By the early 20th Century one of Britain’s most clearly defined mixed-race communities was located in Limehouse in London’s docklands. It was here that many Chinese seamen lived, many of whom had arrived after working for the Royal or Merchant navies.

The exclusively male community, quickly formed relationships with English women and by the 1920s there was a well-established community of mixed-race English and Chinese families.

From early on, Limehouse became the subject of fascination within late-Victorian and Edwardian society which was intrigued by the supposed exoticism of the Orient.

Sensationalist journalists, authors and film-makers soon found it fertile ground and capitalised with salacious tales of opium dens and gambling in books such as Limehouse Nights and the Fu Manchu novels.

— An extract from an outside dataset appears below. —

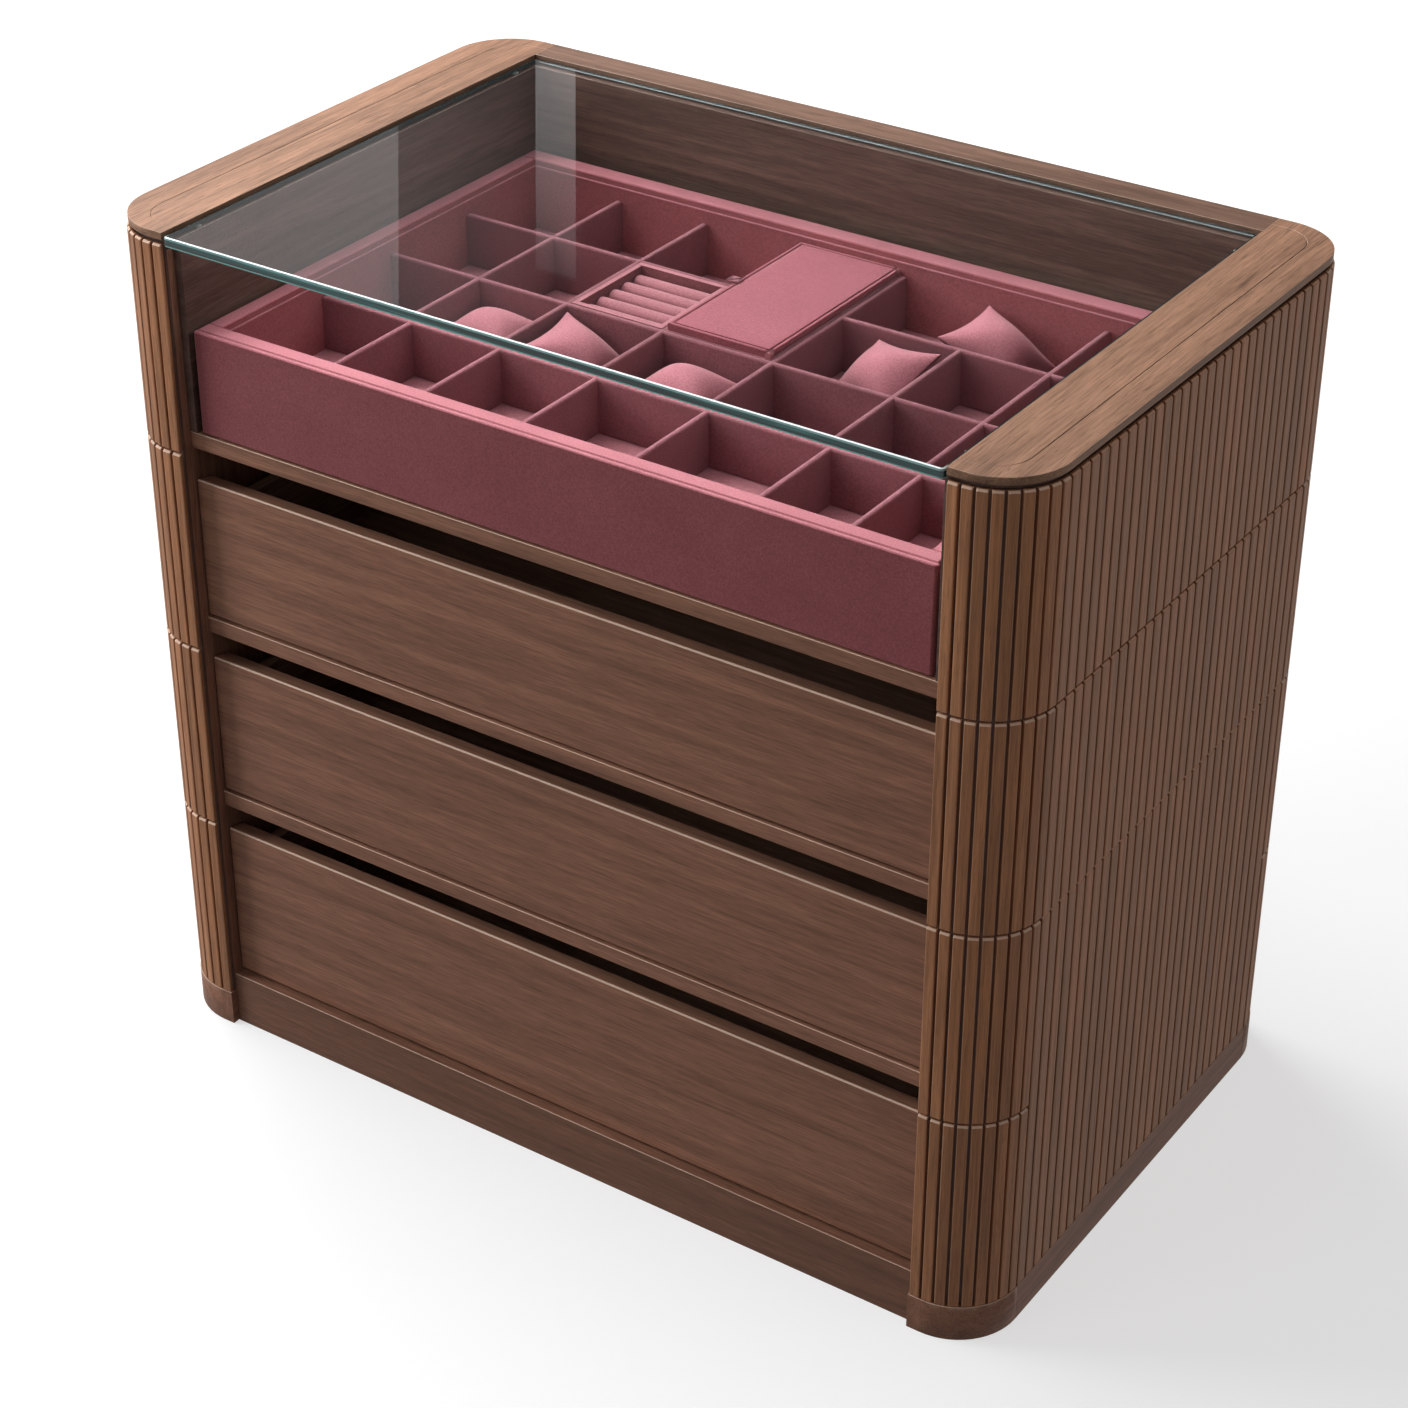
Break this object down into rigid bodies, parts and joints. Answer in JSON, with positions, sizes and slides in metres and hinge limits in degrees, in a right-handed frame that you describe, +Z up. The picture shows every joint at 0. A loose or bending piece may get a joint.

One of their favourite themes was a deep fascination with the allure of “the Orient” and the power Chinese men held over white women. This was featured in the 1919 film Broken Blossoms – about the relationship between a beautiful white girl and a Chinese man.

Dr Lucy Bland of London Metropolitan University says: 'The film was seen as quite scandalous at the time. The Chinese central character is presented as a poet and a very sweet man who's trying to save this young woman.'

What made these tales of mixed-race love more piquant was a real-life scandal that fascinated contemporary Britain and seemed to give credence to the myth.

In 1924 Billy “Brilliant” Chang - a Chinese restaurateur - appeared in court on suspicion of supplying drugs to a beautiful young showgirl Freda Kempton who had been found dead from an overdose.

Chang was eventually found innocent because of a lack of evidence – but the reporting of the trial spared little detail of Chang’s alleged attractiveness to women and the supposed wild orgies that took place between Chinese men and white women.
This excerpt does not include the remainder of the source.